THE PROBLEM
Repeat everything in the material exactly.

RECORDED INFORMATION
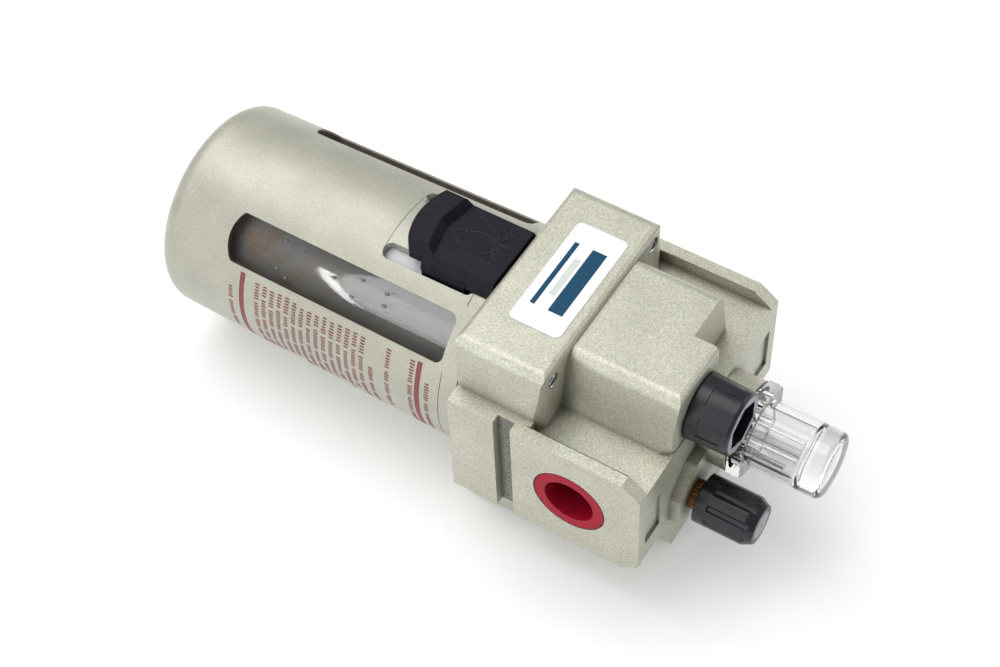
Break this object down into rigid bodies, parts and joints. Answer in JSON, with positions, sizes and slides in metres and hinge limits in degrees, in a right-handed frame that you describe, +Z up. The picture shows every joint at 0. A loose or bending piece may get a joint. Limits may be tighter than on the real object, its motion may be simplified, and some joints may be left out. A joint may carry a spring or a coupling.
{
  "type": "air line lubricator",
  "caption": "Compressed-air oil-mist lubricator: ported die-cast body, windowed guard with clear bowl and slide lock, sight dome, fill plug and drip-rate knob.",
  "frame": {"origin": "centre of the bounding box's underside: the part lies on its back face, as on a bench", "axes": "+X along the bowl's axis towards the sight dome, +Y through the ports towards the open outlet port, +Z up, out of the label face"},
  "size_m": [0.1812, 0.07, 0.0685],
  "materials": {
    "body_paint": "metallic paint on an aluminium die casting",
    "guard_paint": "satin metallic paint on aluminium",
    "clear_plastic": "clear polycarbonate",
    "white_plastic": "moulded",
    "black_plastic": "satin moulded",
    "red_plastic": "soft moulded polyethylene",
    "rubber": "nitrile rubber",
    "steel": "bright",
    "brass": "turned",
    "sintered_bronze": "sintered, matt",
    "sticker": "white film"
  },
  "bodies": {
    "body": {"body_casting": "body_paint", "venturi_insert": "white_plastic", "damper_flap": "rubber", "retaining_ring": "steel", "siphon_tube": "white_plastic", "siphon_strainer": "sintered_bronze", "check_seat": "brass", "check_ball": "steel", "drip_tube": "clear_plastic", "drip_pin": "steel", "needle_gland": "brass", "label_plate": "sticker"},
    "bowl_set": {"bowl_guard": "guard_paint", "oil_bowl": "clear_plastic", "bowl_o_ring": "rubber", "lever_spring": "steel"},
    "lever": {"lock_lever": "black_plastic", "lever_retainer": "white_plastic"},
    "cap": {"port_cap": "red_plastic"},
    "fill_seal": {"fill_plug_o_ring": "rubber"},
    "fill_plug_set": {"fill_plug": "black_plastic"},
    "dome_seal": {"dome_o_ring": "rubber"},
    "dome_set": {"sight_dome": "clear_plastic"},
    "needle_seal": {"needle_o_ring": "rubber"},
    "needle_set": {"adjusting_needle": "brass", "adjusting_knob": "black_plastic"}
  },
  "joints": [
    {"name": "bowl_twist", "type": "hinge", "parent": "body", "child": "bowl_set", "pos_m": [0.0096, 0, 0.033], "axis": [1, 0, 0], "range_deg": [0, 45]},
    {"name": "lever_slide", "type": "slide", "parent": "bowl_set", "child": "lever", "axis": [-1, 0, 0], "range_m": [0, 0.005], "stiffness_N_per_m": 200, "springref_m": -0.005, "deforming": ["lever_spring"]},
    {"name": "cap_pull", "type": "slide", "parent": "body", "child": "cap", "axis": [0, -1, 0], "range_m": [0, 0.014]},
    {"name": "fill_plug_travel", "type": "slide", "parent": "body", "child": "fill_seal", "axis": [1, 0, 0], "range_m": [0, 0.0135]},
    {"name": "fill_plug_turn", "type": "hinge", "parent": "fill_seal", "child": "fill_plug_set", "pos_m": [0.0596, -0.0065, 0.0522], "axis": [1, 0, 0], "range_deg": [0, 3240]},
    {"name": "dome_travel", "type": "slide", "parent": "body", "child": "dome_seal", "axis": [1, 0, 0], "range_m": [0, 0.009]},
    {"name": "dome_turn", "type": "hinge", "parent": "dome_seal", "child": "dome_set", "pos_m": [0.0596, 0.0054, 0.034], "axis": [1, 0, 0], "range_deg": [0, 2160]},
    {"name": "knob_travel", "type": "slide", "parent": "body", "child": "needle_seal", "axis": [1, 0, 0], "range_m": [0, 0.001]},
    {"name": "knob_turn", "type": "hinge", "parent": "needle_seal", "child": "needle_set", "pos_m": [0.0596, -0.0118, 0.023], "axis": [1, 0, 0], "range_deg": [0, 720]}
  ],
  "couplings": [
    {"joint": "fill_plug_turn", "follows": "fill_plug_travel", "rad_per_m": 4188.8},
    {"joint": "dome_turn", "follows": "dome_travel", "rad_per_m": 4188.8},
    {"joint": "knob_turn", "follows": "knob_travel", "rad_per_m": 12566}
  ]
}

REPLY TO THE TASK
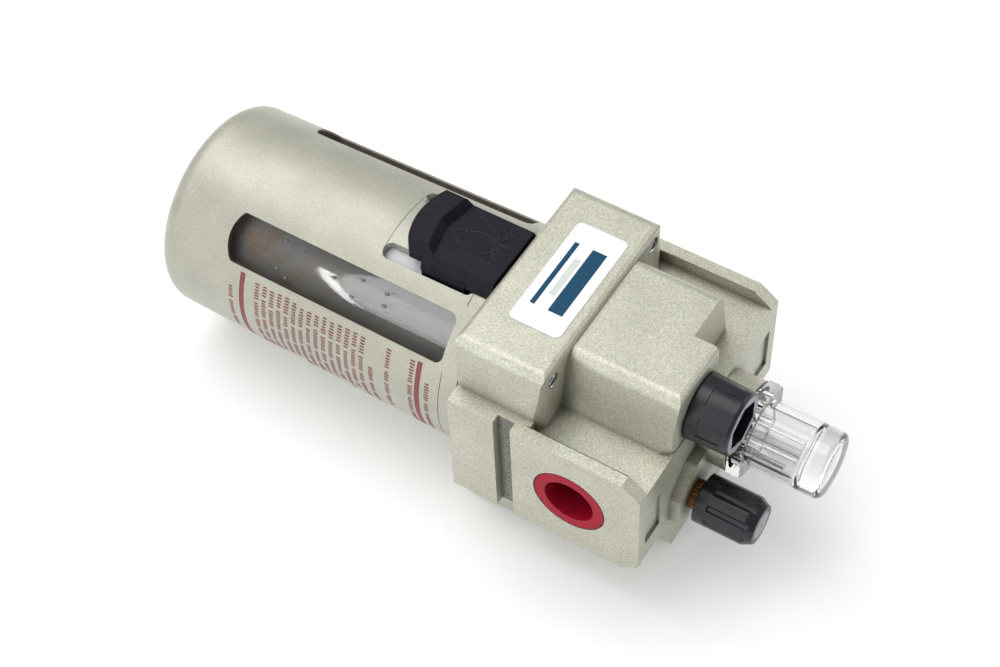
Break this object down into rigid bodies, parts and joints. Answer in JSON, with positions, sizes and slides in metres and hinge limits in degrees, in a right-handed frame that you describe, +Z up. The picture shows every joint at 0. A loose or bending piece may get a joint. Limits may be tighter than on the real object, its motion may be simplified, and some joints may be left out. A joint may carry a spring or a coupling.
{
  "type": "air line lubricator",
  "caption": "Compressed-air oil-mist lubricator: ported die-cast body, windowed guard with clear bowl and slide lock, sight dome, fill plug and drip-rate knob.",
  "frame": {"origin": "centre of the bounding box's underside: the part lies on its back face, as on a bench", "axes": "+X along the bowl's axis towards the sight dome, +Y through the ports towards the open outlet port, +Z up, out of the label face"},
  "size_m": [0.1812, 0.07, 0.0685],
  "materials": {
    "body_paint": "metallic paint on an aluminium die casting",
    "guard_paint": "satin metallic paint on aluminium",
    "clear_plastic": "clear polycarbonate",
    "white_plastic": "moulded",
    "black_plastic": "satin moulded",
    "red_plastic": "soft moulded polyethylene",
    "rubber": "nitrile rubber",
    "steel": "bright",
    "brass": "turned",
    "sintered_bronze": "sintered, matt",
    "sticker": "white film"
  },
  "bodies": {
    "body": {"body_casting": "body_paint", "venturi_insert": "white_plastic", "damper_flap": "rubber", "retaining_ring": "steel", "siphon_tube": "white_plastic", "siphon_strainer": "sintered_bronze", "check_seat": "brass", "check_ball": "steel", "drip_tube": "clear_plastic", "drip_pin": "steel", "needle_gland": "brass", "label_plate": "sticker"},
    "bowl_set": {"bowl_guard": "guard_paint", "oil_bowl": "clear_plastic", "bowl_o_ring": "rubber", "lever_spring": "steel"},
    "lever": {"lock_lever": "black_plastic", "lever_retainer": "white_plastic"},
    "cap": {"port_cap": "red_plastic"},
    "fill_seal": {"fill_plug_o_ring": "rubber"},
    "fill_plug_set": {"fill_plug": "black_plastic"},
    "dome_seal": {"dome_o_ring": "rubber"},
    "dome_set": {"sight_dome": "clear_plastic"},
    "needle_seal": {"needle_o_ring": "rubber"},
    "needle_set": {"adjusting_needle": "brass", "adjusting_knob": "black_plastic"}
  },
  "joints": [
    {"name": "bowl_twist", "type": "hinge", "parent": "body", "child": "bowl_set", "pos_m": [0.0096, 0, 0.033], "axis": [1, 0, 0], "range_deg": [0, 45]},
    {"name": "lever_slide", "type": "slide", "parent": "bowl_set", "child": "lever", "axis": [-1, 0, 0], "range_m": [0, 0.005], "stiffness_N_per_m": 200, "springref_m": -0.005, "deforming": ["lever_spring"]},
    {"name": "cap_pull", "type": "slide", "parent": "body", "child": "cap", "axis": [0, -1, 0], "range_m": [0, 0.014]},
    {"name": "fill_plug_travel", "type": "slide", "parent": "body", "child": "fill_seal", "axis": [1, 0, 0], "range_m": [0, 0.0135]},
    {"name": "fill_plug_turn", "type": "hinge", "parent": "fill_seal", "child": "fill_plug_set", "pos_m": [0.0596, -0.0065, 0.0522], "axis": [1, 0, 0], "range_deg": [0, 3240]},
    {"name": "dome_travel", "type": "slide", "parent": "body", "child": "dome_seal", "axis": [1, 0, 0], "range_m": [0, 0.009]},
    {"name": "dome_turn", "type": "hinge", "parent": "dome_seal", "child": "dome_set", "pos_m": [0.0596, 0.0054, 0.034], "axis": [1, 0, 0], "range_deg": [0, 2160]},
    {"name": "knob_travel", "type": "slide", "parent": "body", "child": "needle_seal", "axis": [1, 0, 0], "range_m": [0, 0.001]},
    {"name": "knob_turn", "type": "hinge", "parent": "needle_seal", "child": "needle_set", "pos_m": [0.0596, -0.0118, 0.023], "axis": [1, 0, 0], "range_deg": [0, 720]}
  ],
  "couplings": [
    {"joint": "fill_plug_turn", "follows": "fill_plug_travel", "rad_per_m": 4188.8},
    {"joint": "dome_turn", "follows": "dome_travel", "rad_per_m": 4188.8},
    {"joint": "knob_turn", "follows": "knob_travel", "rad_per_m": 12566}
  ]
}